Mrs. Sybil Novinski, who now works in the archives, first met Eaker at a lunch to interview him alongside former president Dr. Donald Cowan at the time Eaker first applied to teach at UD. She said that she feels that his integrity and love for the university are clear.
“That’s one reason I feel very comfortable that he’s the provost, because I know that he’ll always choose what he sees is good for the institution,” Novinski said.
“[Discipline is] bigger than a major, it’s a way of approaching the world,” Novinski said.
She cited Eaker’s 1992 fall convocation address in which he talked to the students about the joy of learning and discovery, recounting the story of how he learned quantum mechanics. He told them: “And for most of you it probably will not be quantum mechanics, but it might be creating a mathematical proof, or exploring Plato’s cave or staring at the powerful hand of Michelangelo’s David. The pursuit of truth occurs at many different levels and along many different paths, but each discovery that results from the struggle to learn and understand brings a profound joy.”
Senior chemistry major Alec DeKeratry, who has taken Eaker’s physical chemistry class, also thinks Eaker’s vision and understanding of the university makes him a good choice for the role of provost.

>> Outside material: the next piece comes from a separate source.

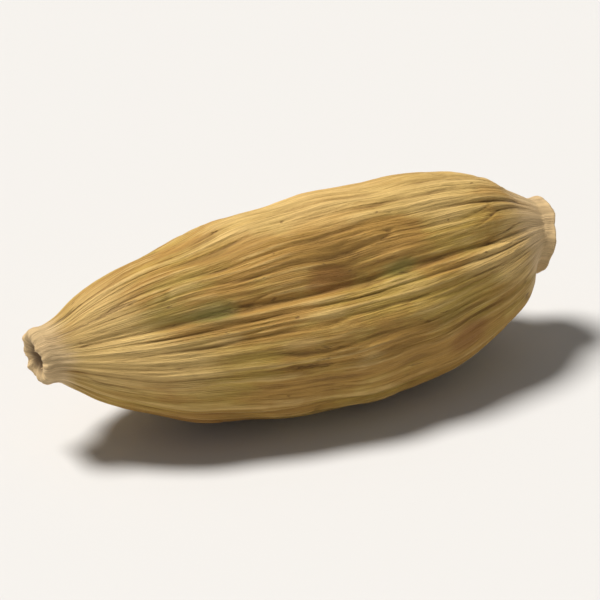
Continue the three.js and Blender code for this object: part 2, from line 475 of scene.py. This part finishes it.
def wood_finish(ends):
    """Dry pale wood of the cut face and the loose fibres, with painted shade where the face lies lower, and
    the dark of single fibres.
    """
    name = "dry_wood"
    if name in bpy.data.materials:
        return bpy.data.materials[name]
    wood = Finish(bpy.data.materials.new(name))
    place = wood.painted("place", "Vector")
    groove_shade = wood.painted("hollow_shade")
    fibre = wood.noise(place, 6, detail=5, roughness=0.65)
    grain = wood.noise(place, 22, detail=3)
    base = wood.mixed(wood.between(fibre, 0.35, 0.65), darker(ends.pale, 0.6), ends.pale)
    # Painted shade: the lower the cut face lies, the darker, mixed with the fibres' own dark.
    base = wood.tinted(base, ends.dark, 0.85, 0.7 * groove_shade + 2 * (fibre - 0.5), 0.1, 1.1)
    wood.set(Base_Color=base, Roughness=0.78 + 0.2 * (fibre - 0.5), Specular_IOR_Level=0.3)
    wood.bump(0.7 * fibre + 0.4 * grain, 0.05 * MM, 0.8)
    return wood.owner


def number_row(seed, count):
    """A row of numbers between 0 and 1, the same each time."""
    numbers = []
    state = seed
    for _ in range(count):
        state = state * ROW_MULTIPLIER % ROW_MODULUS
        numbers.append(state / ROW_MODULUS)
    return np.array(numbers)


def lattice_noise(place, seed):
    """Smooth random numbers, mostly from -1 to 1, that change over about one unit of place."""
    random = np.random.default_rng(seed)
    shuffle = random.permutation(NOISE_CELLS)
    slopes = random.normal(size=(NOISE_CELLS, 3))
    slopes /= np.linalg.norm(slopes, axis=1, keepdims=True)
    cell = np.floor(place).astype(int)
    inside = place - cell
    ease = inside ** 3 * (inside * (6 * inside - 15) + 10)
    total = np.zeros(place.shape[:-1])
    for corner in itertools.product((0, 1), repeat=3):
        x, y, z = np.moveaxis(cell + corner, -1, 0) % NOISE_CELLS
        slope = slopes[shuffle[(shuffle[(shuffle[x] + y) % NOISE_CELLS] + z) % NOISE_CELLS]]
        weight = np.where(corner, ease, 1 - ease).prod(axis=-1)
        total += weight * (slope * (inside - corner)).sum(axis=-1)
    return NOISE_SPREAD * total


def end_noise(place, kind):
    """The same at the ends, where it doesn't change along the pod."""
    seed, width = kind
    return lattice_noise(place / (ENDLESS, width, width), seed)


def smoothed(values, times):
    """The values averaged with their neighbours along the pod and round it, that many times."""
    for _ in range(times):
        values = (np.roll(values, 1, axis=1) + 2 * values + np.roll(values, -1, axis=1)) / 4
        padded = np.concatenate([values[:1], values, values[-1:]])
        values = (padded[:-2] + 2 * values + padded[2:]) / 4
    return values


def patches(table, along, around):
    """The sum of smooth round patches, each given as place, angle, half sizes and strength."""
    total = np.zeros_like(along)
    for place, angle, half_length, half_angle, strength in table:
        turn = around - math.radians(angle)
        across = np.arctan2(np.sin(turn), np.cos(turn)) / math.radians(half_angle)
        total += strength * np.exp(-((along - place) / half_length) ** 2 - across ** 2)
    return total


def fullness(along):
    """The husk's radius along its length as a share of its largest."""
    widest = TIP_TAPER / (TIP_TAPER + STALK_TAPER)
    peak = widest ** TIP_TAPER * (1 - widest) ** STALK_TAPER
    return along ** TIP_TAPER * (1 - along) ** STALK_TAPER / peak


def drift(along):
    """The angle by which the lobes and ribs are turned at a place along the husk."""
    return ROLL + TWIST * (along - 0.5) + WANDER * np.sin(FULL_TURN * along)


def side_shift(settings):
    """How far the husk is moved sideways, so that its middle lies over the middle of the frame's box."""
    steps = np.linspace(0, 1, SHIFT_ROWS)[1:-1]
    turns = FULL_TURN * np.arange(SHIFT_COLUMNS) / SHIFT_COLUMNS
    along, from_crest = np.meshgrid(steps, turns, indexing="ij")
    around = from_crest + drift(along)
    radius = fullness(along) * (settings.radius + broad_relief(settings, along, around, from_crest))
    side = BOW_SIDE * (2 * along - 1) ** 2 + radius * np.sin(around)
    return (POD_LOW.y + POD_HIGH.y - side.min() - side.max()) / 2


def axis_point(settings, along):
    """A point of the husk's bowed axis, from its tip at 0 to its stalk at 1."""
    along = np.asarray(along, float)
    from_middle = (2 * along - 1) ** 2
    x = POD_LOW.x + TIP_REACH + HUSK_LENGTH * along
    y = side_shift(settings) + BOW_SIDE * from_middle
    return np.stack([x, y, AXIS_HEIGHT + BOW_RISE * from_middle], axis=-1)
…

“When he’s teaching, he talks more about the meaning behind the physical chemistry in terms of a broader picture … he plays off the knowledge that we’ve learned from the Core, more so than I have experienced in my other chemistry classes,” DeKeratry said.
Going forward, Eaker says that one of his goals as provost is to provide more opportunities for students to be successful and achieve their goals. He also hopes to gain more international students as well.
“If [we are] good nationally, why wouldn’t it be even better to have even more of an international presence. We’ve got an agreement with various schools around the world now trying to see how we can bring students from other countries … and how we can have exchange programs and things like that. So I think that’s a direction that I think is very exciting and very interesting for the university,” Eaker concluded.